— EXERCISE DIRECTIONS —
Exact repetition is required: output every record in full.

— DATA LISTING —
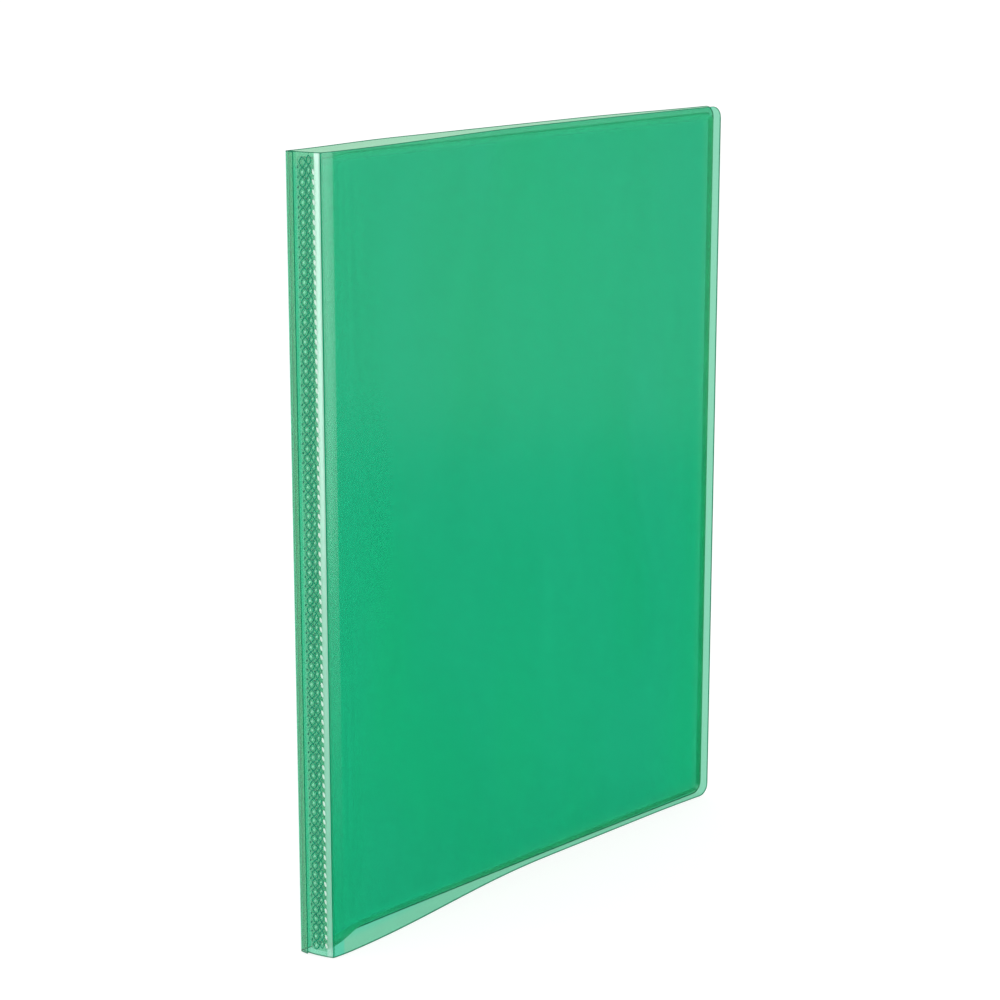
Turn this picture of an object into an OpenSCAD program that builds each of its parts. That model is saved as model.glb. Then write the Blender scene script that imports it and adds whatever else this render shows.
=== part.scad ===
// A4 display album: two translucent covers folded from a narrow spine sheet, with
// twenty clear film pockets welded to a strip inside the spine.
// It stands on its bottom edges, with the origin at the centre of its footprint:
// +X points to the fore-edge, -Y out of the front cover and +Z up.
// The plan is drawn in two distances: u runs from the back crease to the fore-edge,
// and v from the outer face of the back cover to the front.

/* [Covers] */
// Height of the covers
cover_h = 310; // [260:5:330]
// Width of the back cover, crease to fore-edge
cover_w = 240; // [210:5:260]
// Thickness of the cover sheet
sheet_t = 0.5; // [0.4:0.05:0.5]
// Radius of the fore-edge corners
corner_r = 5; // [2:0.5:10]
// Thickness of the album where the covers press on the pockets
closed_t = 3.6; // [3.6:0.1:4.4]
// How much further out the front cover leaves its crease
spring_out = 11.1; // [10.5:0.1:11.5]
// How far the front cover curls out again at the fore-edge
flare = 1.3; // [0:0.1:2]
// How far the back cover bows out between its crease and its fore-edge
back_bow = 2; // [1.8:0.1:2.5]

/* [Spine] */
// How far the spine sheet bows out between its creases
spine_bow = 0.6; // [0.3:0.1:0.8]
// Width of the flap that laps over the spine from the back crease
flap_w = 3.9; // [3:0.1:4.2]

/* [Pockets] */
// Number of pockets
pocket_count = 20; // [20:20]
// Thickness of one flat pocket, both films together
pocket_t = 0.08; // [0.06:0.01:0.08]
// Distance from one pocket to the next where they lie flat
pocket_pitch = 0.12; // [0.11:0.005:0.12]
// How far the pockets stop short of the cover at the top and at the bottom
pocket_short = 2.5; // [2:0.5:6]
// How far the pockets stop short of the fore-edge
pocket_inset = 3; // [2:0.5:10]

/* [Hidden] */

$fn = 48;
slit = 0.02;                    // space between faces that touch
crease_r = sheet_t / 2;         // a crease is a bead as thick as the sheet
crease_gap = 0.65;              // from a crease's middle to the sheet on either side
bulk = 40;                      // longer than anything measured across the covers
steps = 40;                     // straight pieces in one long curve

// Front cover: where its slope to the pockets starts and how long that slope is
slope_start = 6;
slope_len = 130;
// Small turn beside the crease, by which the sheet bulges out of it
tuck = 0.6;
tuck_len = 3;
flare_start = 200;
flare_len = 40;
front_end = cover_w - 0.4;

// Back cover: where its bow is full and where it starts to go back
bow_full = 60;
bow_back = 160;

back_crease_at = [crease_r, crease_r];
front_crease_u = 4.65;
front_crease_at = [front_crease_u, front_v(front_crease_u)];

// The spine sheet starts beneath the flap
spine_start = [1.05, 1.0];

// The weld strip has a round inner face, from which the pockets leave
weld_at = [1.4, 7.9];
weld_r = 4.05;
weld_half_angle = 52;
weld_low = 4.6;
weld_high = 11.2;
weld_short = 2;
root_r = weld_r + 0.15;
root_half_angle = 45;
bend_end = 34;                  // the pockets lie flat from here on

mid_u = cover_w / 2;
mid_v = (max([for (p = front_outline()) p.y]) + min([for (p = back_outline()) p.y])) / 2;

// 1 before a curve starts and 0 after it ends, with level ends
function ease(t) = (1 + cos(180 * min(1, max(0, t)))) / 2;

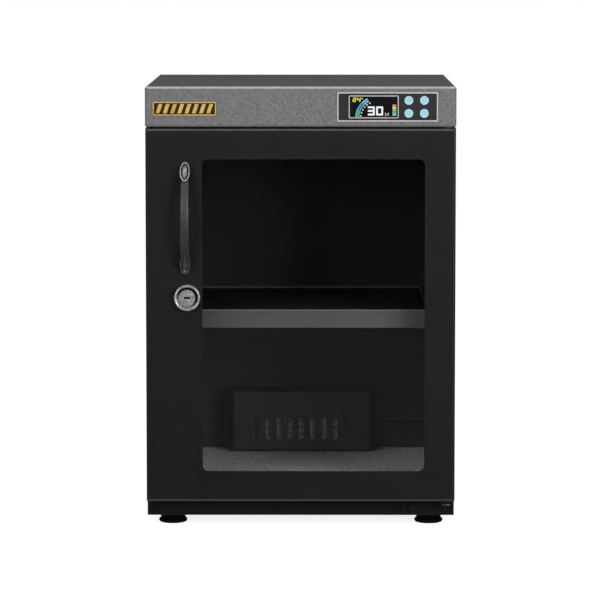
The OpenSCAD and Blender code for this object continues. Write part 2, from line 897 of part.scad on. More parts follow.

— TASK RESPONSE —
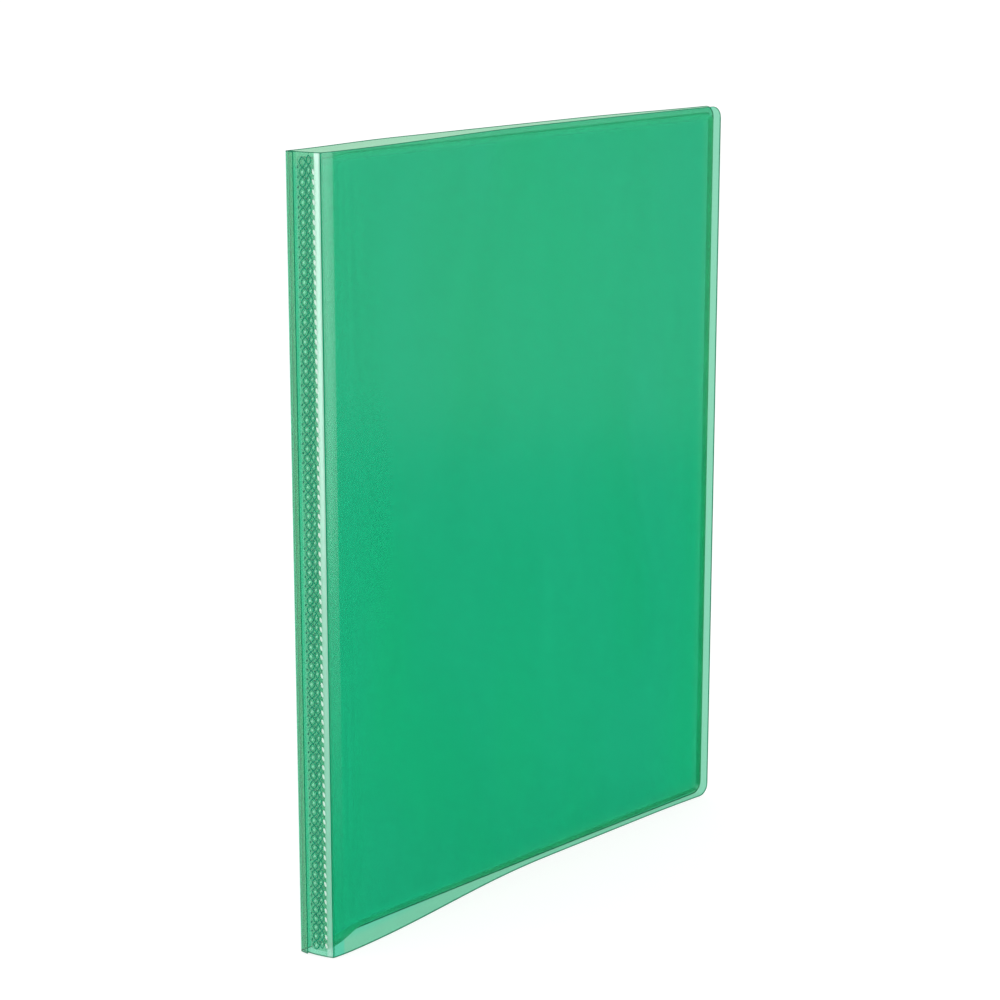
Turn this picture of an object into an OpenSCAD program that builds each of its parts. That model is saved as model.glb. Then write the Blender scene script that imports it and adds whatever else this render shows.
=== part.scad ===
// A4 display album: two translucent covers folded from a narrow spine sheet, with
// twenty clear film pockets welded to a strip inside the spine.
// It stands on its bottom edges, with the origin at the centre of its footprint:
// +X points to the fore-edge, -Y out of the front cover and +Z up.
// The plan is drawn in two distances: u runs from the back crease to the fore-edge,
// and v from the outer face of the back cover to the front.

/* [Covers] */
// Height of the covers
cover_h = 310; // [260:5:330]
// Width of the back cover, crease to fore-edge
cover_w = 240; // [210:5:260]
// Thickness of the cover sheet
sheet_t = 0.5; // [0.4:0.05:0.5]
// Radius of the fore-edge corners
corner_r = 5; // [2:0.5:10]
// Thickness of the album where the covers press on the pockets
closed_t = 3.6; // [3.6:0.1:4.4]
// How much further out the front cover leaves its crease
spring_out = 11.1; // [10.5:0.1:11.5]
// How far the front cover curls out again at the fore-edge
flare = 1.3; // [0:0.1:2]
// How far the back cover bows out between its crease and its fore-edge
back_bow = 2; // [1.8:0.1:2.5]

/* [Spine] */
// How far the spine sheet bows out between its creases
spine_bow = 0.6; // [0.3:0.1:0.8]
// Width of the flap that laps over the spine from the back crease
flap_w = 3.9; // [3:0.1:4.2]

/* [Pockets] */
// Number of pockets
pocket_count = 20; // [20:20]
// Thickness of one flat pocket, both films together
pocket_t = 0.08; // [0.06:0.01:0.08]
// Distance from one pocket to the next where they lie flat
pocket_pitch = 0.12; // [0.11:0.005:0.12]
// How far the pockets stop short of the cover at the top and at the bottom
pocket_short = 2.5; // [2:0.5:6]
// How far the pockets stop short of the fore-edge
pocket_inset = 3; // [2:0.5:10]

/* [Hidden] */

$fn = 48;
slit = 0.02;                    // space between faces that touch
crease_r = sheet_t / 2;         // a crease is a bead as thick as the sheet
crease_gap = 0.65;              // from a crease's middle to the sheet on either side
bulk = 40;                      // longer than anything measured across the covers
steps = 40;                     // straight pieces in one long curve

// Front cover: where its slope to the pockets starts and how long that slope is
slope_start = 6;
slope_len = 130;
// Small turn beside the crease, by which the sheet bulges out of it
tuck = 0.6;
tuck_len = 3;
flare_start = 200;
flare_len = 40;
front_end = cover_w - 0.4;

// Back cover: where its bow is full and where it starts to go back
bow_full = 60;
bow_back = 160;

back_crease_at = [crease_r, crease_r];
front_crease_u = 4.65;
front_crease_at = [front_crease_u, front_v(front_crease_u)];

// The spine sheet starts beneath the flap
spine_start = [1.05, 1.0];

// The weld strip has a round inner face, from which the pockets leave
weld_at = [1.4, 7.9];
weld_r = 4.05;
weld_half_angle = 52;
weld_low = 4.6;
weld_high = 11.2;
weld_short = 2;
root_r = weld_r + 0.15;
root_half_angle = 45;
bend_end = 34;                  // the pockets lie flat from here on

mid_u = cover_w / 2;
mid_v = (max([for (p = front_outline()) p.y]) + min([for (p = back_outline()) p.y])) / 2;

// 1 before a curve starts and 0 after it ends, with level ends
function ease(t) = (1 + cos(180 * min(1, max(0, t)))) / 2;

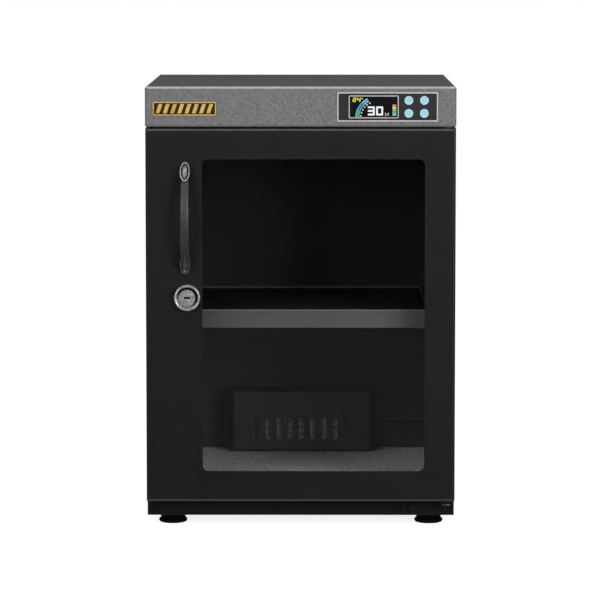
The OpenSCAD and Blender code for this object continues. Write part 2, from line 897 of part.scad on. More parts follow.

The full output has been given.